Sabtu 09 Jun 2018 00:22 WIB

Kemenaker Diminta Tindak Perusahaan yang Abai Berikan THR

Persoalan THR selalu menjadi permasalahan yang kompleks dan tidak tuntas

Rep: Gumanti Awaliyah/ Red: Esthi Maharani
Menteri Ketenagakerjaan Hanif Dhakiri (kanan) meninjau layanan saat pembukaan posko pengaduan THR Lebaran 2018 di Pusat Pelayanan Terpadu Satu Atap (PTSA), Gedung B Kantor Kementerian Ketenagakerjaan, Jakarta, Senin (28/5).
Foto: Republika/Prayogi
Menteri Ketenagakerjaan Hanif Dhakiri (kanan) meninjau layanan saat pembukaan posko pengaduan THR Lebaran 2018 di Pusat Pelayanan Terpadu Satu Atap (PTSA), Gedung B Kantor Kementerian Ketenagakerjaan, Jakarta, Senin (28/5).
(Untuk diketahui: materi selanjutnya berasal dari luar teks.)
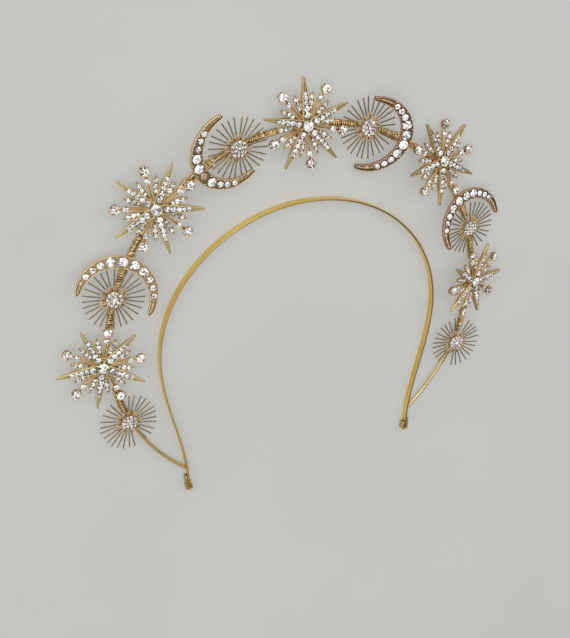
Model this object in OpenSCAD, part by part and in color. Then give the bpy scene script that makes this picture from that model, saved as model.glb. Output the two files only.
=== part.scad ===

REPUBLIKA.CO.ID, JAKARTA -- Pegiat Lembaga Informasi Perburuhan Sedane, Abu Mufakir meminta Kementerian Ketenagakerjaan (Kemenaker) menunjukkan keseriusan dan konsistensi dalam menindak perusahaan yang abai dalam memberikan tunjangan hari raya (THR) kepada pekerjanya. Mengingat, Kemenaker adalah institusi yang memiliki tanggung jawab besar terkait hal tersebut.
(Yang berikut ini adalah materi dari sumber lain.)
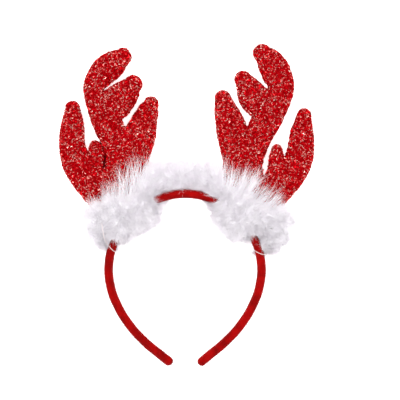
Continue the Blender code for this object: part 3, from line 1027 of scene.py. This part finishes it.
def fur_lie(point, normal, radius, angle):
    """(lean of the fluff away from the down's normal, how far it has to run clear) at a point of the down."""
    radial = Vector((point.x, point.y, 0.0)) / radius
    outside = clamp((radius - CROWN_RADIUS) / LEAN_FADE, -1)
    beside = abs(radius - CROWN_RADIUS) < BESIDE_BAR * BAND_THICKNESS and point.z > -BAND_DEPTH / 2
    if beside and any(low < angle < high for low, high in BARE_ARCS):
        if outside < 0 and SPILL_ARC[0] < angle < SPILL_ARC[1]:
            return Vector((0.0, 0.0, 1.3)) + radial * 0.7 - normal, BARE_CLEAR
        return Vector((0.0, 0.0, 1.6)) + radial * math.copysign(0.5, outside) - normal, BARE_CLEAR
    to_end = math.copysign(clamp((abs(angle) - END_ARC[0]) / END_ARC[1]), angle)
    onward = Vector((radial.y, -radial.x, 0.0)) * to_end
    return (radial * outside * 1.5 + onward * 0.9) * (1 - abs(normal.dot(radial))), SHORTEST_CLEAR


def stray_lie(point, normal, angle):
    """The same for the strands that stray over an antler, fanned out by where round the hoop they grow."""
    rate, start, heading = STRAY_FANS[0 if angle < 0 else 1]
    heading = math.radians(rate * (angle - start) + heading)
    droop = DROOP * clamp((point.z - DROOP_FROM) / DROOP_FADE)
    return Vector((math.sin(heading), math.cos(heading), STRAY_RISE - droop)) * STRAY_PULL - normal


def comb(down, inner, tinsel_faces):
    """Writes on the down how thick each stretch of fur grows, how long, and how its strands lie."""
    flat = LYING.inverted()
    turn, lay = flat.to_3x3(), LYING.to_3x3()
    kinds = ("cover_left", "cover_middle", "cover_right", "cover_rim")
    covers = {kind: [] for kind in kinds}
    lies, strays, stray_sizes = [], [], []
    for vert in down.data.vertices:
        point, normal = flat @ vert.co, turn @ vert.normal
        radius = point.xy.length
        angle = math.degrees(math.atan2(point.x, point.y))
        lie, clear = fur_lie(point, normal, radius, angle)
        start = vert.co + vert.normal * (0.1 * MM)
        blocked = inner.ray_cast(start, lay @ (normal + lie), clear)[0]
        to_tinsel = tinsel_faces.find_nearest(vert.co)[3]
        thick = 0.0 if blocked else clamp(vert.co.z / FLOOR_THINNING, THINNEST)
        if point.z > 0:
            thick *= clamp(to_tinsel / THINNING, THINNEST)
        kind = "cover_middle"
        if abs(point.x) > CLUMP_FROM_MIDDLE:
            kind = "cover_left" if point.x < 0 else "cover_right"
        for key in kinds[:3]:
            covers[key].append(thick if key == kind else 0.0)
        front = point.z > 0 and normal.z > -0.2 and radius > CROWN_RADIUS + BAND_THICKNESS
        covers["cover_rim"].append(float(front and to_tinsel < RIM_REACH))
        stray_sizes.append(float(np.interp(angle, *zip(*WISP_SHARE))))
        lies.append(lay @ lie)
        strays.append(lay @ stray_lie(point, normal, angle))
    for key, values in (*covers.items(), ("wisp_size", stray_sizes)):
        write_on(down, key, "FLOAT", values)
    for key, values in (("lie", lies), ("stray", strays)):
        write_on(down, key, "FLOAT_VECTOR", values)


def keep_above_floor(piece):
    """Bends the strands that would reach through the floor along it."""
    points = np.empty(3 * len(piece.data.vertices), np.float32)
    piece.data.vertices.foreach_get("co", points)
    height = points[2::3]
    height[:] = np.maximum(height, FLOOR_GAP + FLOOR_SPREAD * np.abs(height))
    piece.data.vertices.foreach_set("co", points)
    piece.data.update()


fur_white = fur_material()
cad_fur = frame["nodes"]["fur_trim"]
bm = bmesh.new()
bm.from_mesh(cad_fur.data)
bmesh.ops.remove_doubles(bm, verts=bm.verts, dist=TOUCHING)
down = new_piece("fur_down", bm, fur_white)
inner = surface_tree([hoop] + antlers)
evened(down, DOWN_VOXEL, DOWN_SMOOTHING)
draw_in(down)
sink(down, inner, DOWN_SINK)
down.data.materials.clear()
down.data.materials.append(fur_white)
comb(down, inner, surface_tree(antlers))
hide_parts("fur_trim")
fluff = hidden_collection(
    "fluff_tuft",
    tufts(31, 12, STRANDS_IN_TUFT, STRAND_LENGTH, STRAND_WIDTH, TUFT_SPREAD, 2, TUFT_CURL),
)
wisps = hidden_collection(
    "wisp_tuft",
    tufts(32, 9, STRANDS_IN_WISP, WISP_LENGTH, WISP_WIDTH, WISP_SPREAD, 4, WISP_CURL),
)
fur_pieces = [down]
for region, seed, copies, density, lie, size, lean in (
    ("left", 41, fluff, TUFTS_PER_M2, "lie", None, 0.5),
    ("middle", 42, fluff, TUFTS_PER_M2, "lie", None, 0.5),
    ("right", 43, fluff, TUFTS_PER_M2, "lie", None, 0.5),
    ("rim", 44, wisps, WISPS_PER_M2, "stray", "wisp_size", 0.9),
):
    fur = grown_mesh(
        f"fur_{region}",
        down,
        scatter_tree(f"fur_{region}_tree", f"cover_{region}", lie, size),
        {
            "Copies": copies,
            "Per square metre": density,
            "Smallest": 0.7,
            "Largest": 1.15,
            "Lean": lean,
            "Clump": 90.0,
            "Lift": -0.3 * MM,
            "Seed": seed,
            "Material": fur_white,
        },
    )
    keep_above_floor(fur)
    fur_pieces.append(fur)
for piece in fur_pieces:
    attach(piece, "root")

# The threads: at each end of the fur strip a pale strand of the stitching thread is wound round the hoop,
# to hold the strip's end down.
THREAD_RADIUS = 0.24 * MM
THREAD_STEP = 0.6 * MM
THREADS = {
    # points of each strand about the crown's centre, in millimetres
    "left": (
        (-66.4, 42.0, 12.0), (-65.2, 37.0, 19.0), (-64.4, 32.0, 20.0), (-63.5, 26.0, 16.0),
        (-61.6, 21.3, 8.0), (-57.8, 16.4, 5.3), (-55.5, 14.6, 0.0), (-57.4, 15.4, -5.6),
        (-61.6, 19.0, -5.7), (-65.2, 23.5, -2.0), (-66.4, 29.0, 0.0),
    ),
    "right": (
        (55.2, 16.6, -1.0), (56.0, 15.8, 4.2), (59.2, 14.0, 5.5), (63.0, 12.9, 4.9),
        (65.6, 12.8, 0.0), (63.4, 14.6, -4.9), (59.4, 16.0, -5.8), (55.6, 17.2, -3.2),
    ),
}


def thread_material():
    """Twisted pale cotton: fine slanting ply lines."""
    material, tree, shader, place = new_material("pale_thread", roughness=0.6, Sheen_Weight=0.3)
    ply = add_node(tree, "ShaderNodeTexWave", {"Vector": place, "Scale": 900.0, "Distortion": 1.0})
    color = color_ramp(tree, result(ply, "Fac"), (0.0, 0.80, 0.62, 0.60), (0.6, 0.95, 0.86, 0.84))
    finish_shader(tree, shader, color)
    return material


def thread(name, points, material):
    """A strand of thread through the points."""
    curve = bpy.data.curves.new(name, "CURVE")
    curve.dimensions = "3D"
    curve.bevel_depth = THREAD_RADIUS
    curve.bevel_resolution = 3
    curve.use_fill_caps = True
    path = spline([Vector(point) * MM for point in points], THREAD_STEP)
    line = curve.splines.new("POLY")
    line.points.add(len(path) - 1)
    for knot, point in zip(line.points, path):
        knot.co = (*(LYING @ point), 1.0)
    strand = bpy.data.objects.new(name, curve)
    bpy.context.scene.collection.objects.link(strand)
    graph = bpy.context.evaluated_depsgraph_get()
    mesh = bpy.data.meshes.new_from_object(strand.evaluated_get(graph))
    bpy.data.objects.remove(strand)
    bm = bmesh.new()
    bm.from_mesh(mesh)
    bmesh.ops.remove_doubles(bm, verts=bm.verts, dist=TOUCHING)
    bmesh.ops.recalc_face_normals(bm, faces=bm.faces)
    return new_piece(name, bm, material)


cotton = thread_material()
for side, points in THREADS.items():
    strand = thread(f"thread_{side}", points, cotton)
    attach(strand, "root")

for collection in (blades, snips, fluff, wisps):
    for source in list(collection.objects):
        bpy.data.objects.remove(source)

# The stage: a white floor under soft studio lights, and a camera straight above, as in the photo, where
# 400 pixels span 320 mm and the headband lies a little left of and below the picture's middle.
PIXEL = 0.8 * MM
PICTURE_SIDE = 400 * PIXEL
CAMERA_RIGHT = 13.3 * PIXEL
CAMERA_UP = 5.4 * PIXEL
LENS = 135.0
SENSOR = 36.0
FOCUS_HEIGHT = 12.0 * MM


def paper_material():
    """Matt white paper with a faint tooth, lit a little from behind like a product photographer's table."""
    material, tree, shader, place = new_material(
        "white_paper",
        roughness=0.95,
        Specular_IOR_Level=0.1,
        Emission_Color=(1.0, 1.0, 1.0, 1.0),
        Emission_Strength=0.85,
    )
    tooth = noise(tree, place, 60.0, 4.0)
    color = color_ramp(tree, tooth, (0.0, 0.93, 0.93, 0.93), (1.0, 0.96, 0.96, 0.96))
    finish_shader(tree, shader, color)
    return material


bm = bmesh.new()
bmesh.ops.create_grid(bm, x_segments=8, y_segments=8, size=3.0)
floor = new_piece("paper_floor", bm, paper_material())

scene = bpy.context.scene
distance = PICTURE_SIDE * LENS / SENSOR
camera = bpy.data.objects.new("camera", bpy.data.cameras.new("camera"))
camera.data.lens = LENS
camera.data.sensor_width = SENSOR
camera.location = (CAMERA_RIGHT, CAMERA_UP, distance + FOCUS_HEIGHT)
scene.collection.objects.link(camera)
scene.camera = camera

for name, place, size, power in (
    ("key", (-0.4, 0.45, 1.3), 0.5, 11.5),
    ("fill", (0.6, 0.0, 1.2), 0.9, 7.5),
    ("low", (0.0, -1.2, 0.9), 0.8, 2.5),
):
    light = bpy.data.objects.new(name, bpy.data.lights.new(name, "AREA"))
    light.data.size = size
    light.data.energy = power
    light.location = place
    light.rotation_euler = (-Vector(place)).to_track_quat("-Z", "Y").to_euler()
    scene.collection.objects.link(light)

world = bpy.data.worlds.new("studio")
world.use_nodes = True
sky = world.node_tree.nodes["Background"]
sky.inputs["Color"].default_value = (1.0, 1.0, 1.0, 1.0)
sky.inputs["Strength"].default_value = 0.5
scene.world = world
scene.view_settings.view_transform = "Standard"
"Setidaknya Menaker dan jajarannya, menindaklanjuti pengaduan itu dengan sungguh-sungguh, walaupun hanya sebagian kecil yang bisa dilakukan, itu sudah baik," kata Abu saat dihubungi Republika, Jumat (8/6).

Selama bertahun-tahun, kata Abu, persoalan THR selalu menjadi permasalahan yang kompleks dan penyelesaiannya pun cenderung tidak tuntas. Karena itu dengan terpaksa, Abu pun berkesimpulan jika upaya Kemenaker dalam membuka posko pengaduan THR hanya untuk pencitraan.
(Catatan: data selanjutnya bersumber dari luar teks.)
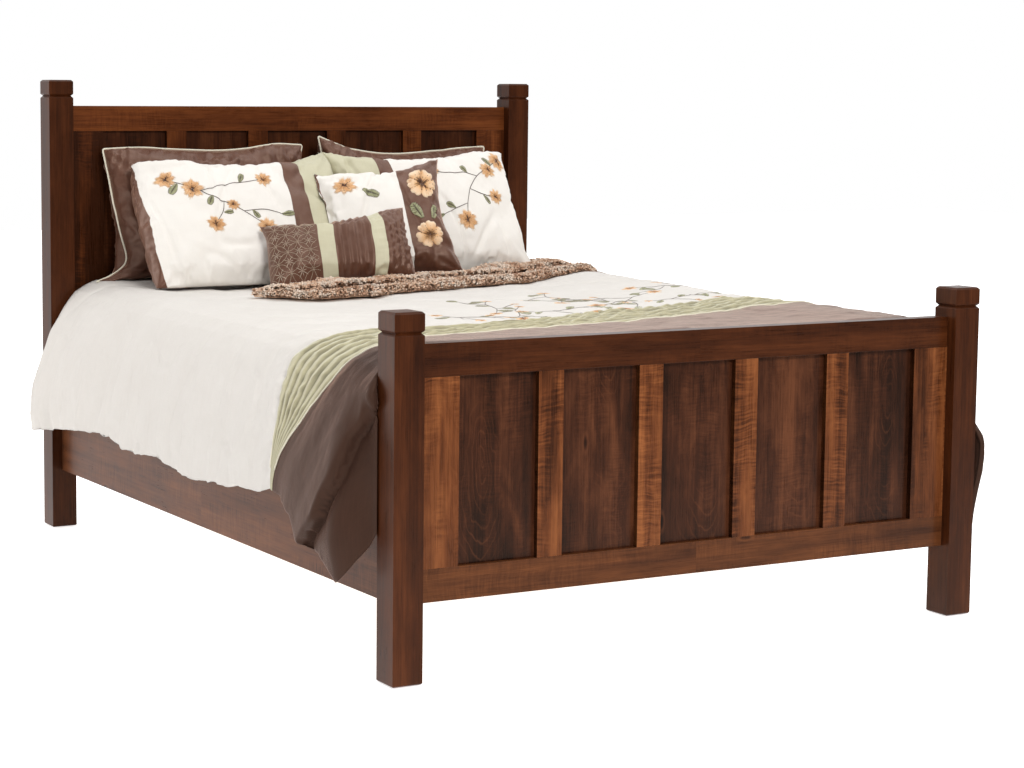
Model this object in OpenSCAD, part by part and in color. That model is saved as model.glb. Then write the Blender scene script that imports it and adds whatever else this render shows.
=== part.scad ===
// Queen panel bed: square grooved posts, five-panel headboard and footboard,
// hook-on side rails, slats on cleats with a centre beam, and its bedding.
// Millimetres. X across the bed, +Y towards the headboard, +Z up.
// The origin is on the floor at the middle of the bed.

/* [Overall] */
// Width over the posts
bed_w = 1676.4; // [1500:0.1:1900]
// Length of a side rail, post face to post face
rail_l = 2082.8; // [2060:0.1:2200]
// Height of the footboard posts
foot_h = 838.2; // [800:0.1:900]
// Height of the headboard posts
head_h = 1353; // [1330:1:1500]

/* [Posts] */
// Side of the square posts
post = 76.2; // [70:0.1:90]
// Chamfer round the top of a post
top_chamfer = 5; // [2:0.5:8]
// Middle of the V groove below the top of a post
groove_drop = 47.5; // [40:0.5:60]
// Depth of the V groove
groove_depth = 6; // [3:0.5:8]
// Thickness of the nylon glide under a post
glide_t = 3; // [2:0.5:5]

/* [Panel frames] */
// Thickness of the rails and stiles
frame_t = 38.1; // [32:0.1:42]
// How far the frame sits back from the foot side of the posts
setback = 28.6; // [15:0.1:32]
// Width of the top and bottom rails
frame_rail = 76.2; // [60:0.1:90]
// Top edge of the footboard frame
foot_top_z = 764; // [720:1:790]
// Top edge of the headboard frame
head_top_z = 1276; // [1200:1:1290]
// Lower edge of both frames
frame_bottom_z = 180.3; // [150:0.1:200]
// Width of the stiles between panels
mid_stile = 67; // [50:1:90]
// Width of the stiles beside the posts
end_stile = 105.5; // [80:0.5:130]
// Number of panels in each frame
panel_n = 5; // [3:1:6]
// Thickness of the flat panels
panel_t = 9.5; // [6:0.5:9.5]

/* [Side rails and slats] */
// Thickness of a side rail
side_t = 25.4; // [20:0.1:30]
// Height of a side rail
side_h = 203.2; // [180:0.1:230]
// Lower edge of a side rail
side_z = 177; // [160:1:185]
// How far a side rail sits in from the outside of the posts
side_inset = 31.75; // [20:0.05:32]
// Top of the cleats, where the slats lie
cleat_top = 222; // [215:1:230]
// Thickness of a slat
slat_t = 19; // [15:1:22]
// Width of a slat
slat_w = 89; // [60:1:120]
// Number of slats
slat_n = 5; // [5:2:9]

/* [Bedding] */
// Width of the mattress and the box spring
mat_w = 1524; // [1500:1:1530]
// Length of the mattress and the box spring
mat_l = 2032; // [2000:1:2040]
// Thickness of the box spring
box_t = 222; // [200:1:222]
// Thickness of the mattress
mat_t = 254; // [230:1:254]

/* [Hidden] */
$fn = 48;
eps = 0.01;

hw = bed_w / 2;                 // outside of the posts
hl = rail_l / 2 + post;         // ends of the posts
ix = hw - post;                 // inside of the posts
iy = rail_l / 2;                // post faces that the side rails meet
yf = -hl + setback;             // front of the footboard frame
yh = iy + setback;              // front of the headboard frame
opening = (2 * ix - 2 * end_stile - (panel_n - 1) * mid_stile) / panel_n;
slot_w = 10;                    // groove that holds the panels
slot_d = 12;
tenon_t = 12.7;
tenon_l = 36;
tenon_h = 50;
rail_x = hw - side_inset - side_t / 2;  // middle of a side rail
hook_z = [232, 296];            // lower edge of each hook's neck
leg_y = 220;                    // centre legs stand at plus and minus this
leg_s = 44.45;
beam_w = 63.5;
beam_h = 38.1;
beam_z = cleat_top - beam_h;
slat_top = cleat_top + slat_t;
mat_y = 10;                     // middle of the mattress
mat_z = slat_top + box_t;
top_z = mat_z + mat_t;          // top of the mattress
lay_z = top_z + 28;             // top of the comforter

wood = [0.30, 0.13, 0.07];
wood_light = [0.42, 0.20, 0.10];
wood_dark = [0.19, 0.08, 0.05];
raw_wood = [0.72, 0.56, 0.36];
steel = [0.62, 0.63, 0.65];
brown_cloth = [0.28, 0.19, 0.17];
cream_cloth = [0.92, 0.90, 0.86];
sage_cloth = [0.75, 0.78, 0.64];

// ---- helpers ----
// a prism along X whose section is drawn in (y, z)
module along_x(x0, x1) translate([x0, 0, 0]) rotate([90, 0, 90]) linear_extrude(x1 - x0) children();
// a prism along Y whose section is drawn in (x, z)
module along_y(y0, y1) translate([0, y1, 0]) rotate([90, 0, 0]) linear_extrude(y1 - y0) children();
module block(a, b) translate(a) cube(b - a);
module both_sides() { children(); mirror([1, 0, 0]) children(); }
module rounded_plate(w, l, t, r) {
    translate([-w / 2 + r, -l / 2, 0]) cube([w - 2 * r, l, t]);
    translate([-w / 2, -l / 2 + r, 0]) cube([w, l - 2 * r, t]);
    for (sx = [-1, 1], sy = [-1, 1]) translate([sx * (w / 2 - r), sy * (l / 2 - r), 0]) cylinder(r = r, h = t);
}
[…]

"Karena dari beberapa kali perjumpaan dengan mereka, tidak ada tradisi yang kuat di dalam Kemenaker untuk mengintervensi kasus pelanggaran secara sungguh-sunghuh," tegas Abu.

Meski begitu, kata Abu, mesti diakui kalau hingga kini Kemenaker tidak memiliki sumber daya yang cukup untuk menindaklanjuti kasus tersebut. Sebab Kemenaker menjadi salah satu kementerian dengan dana dan kewenangan yang lemah. Tetapi terlepas dari itu semua, Abu menegaskan, warisan mentalitas birokrasi pun memang masih kuat di Kemenaker.

"Di Jakarta, kalau saya tidak salah, petugas pengawasnya hanya 10 atau 11, sementara ada puluhan ribu tempat kerja di Jakarta. Ditambah dengan prosedur pengawasan yang terlampau birokratis, strategi pengawasan yang tidak jelas, mustahil tempat-tempat kerja itu bisa diawasi dengan baik," terang Abu.

Karenanya, menurut Abu, peran serikat buruh menjadi sangat urgen. Karena serikat buruh, kata dia, bisa membantu dan mendampingi para buruh mendapat hak THR atau lainya.

Sebelumnya, Hingga Rabu (6/6/18) Posko Pengaduan THR di Kementerian Ketenagakerjaan (Kemenaker) telah menerima sekitar seribu lebih pengaduan. Kendati begitu, dari seribu aduan tersebut pihak Kemenaker belum dapat memverifikasi berapa jumlah pasti aduan murni terkait THR.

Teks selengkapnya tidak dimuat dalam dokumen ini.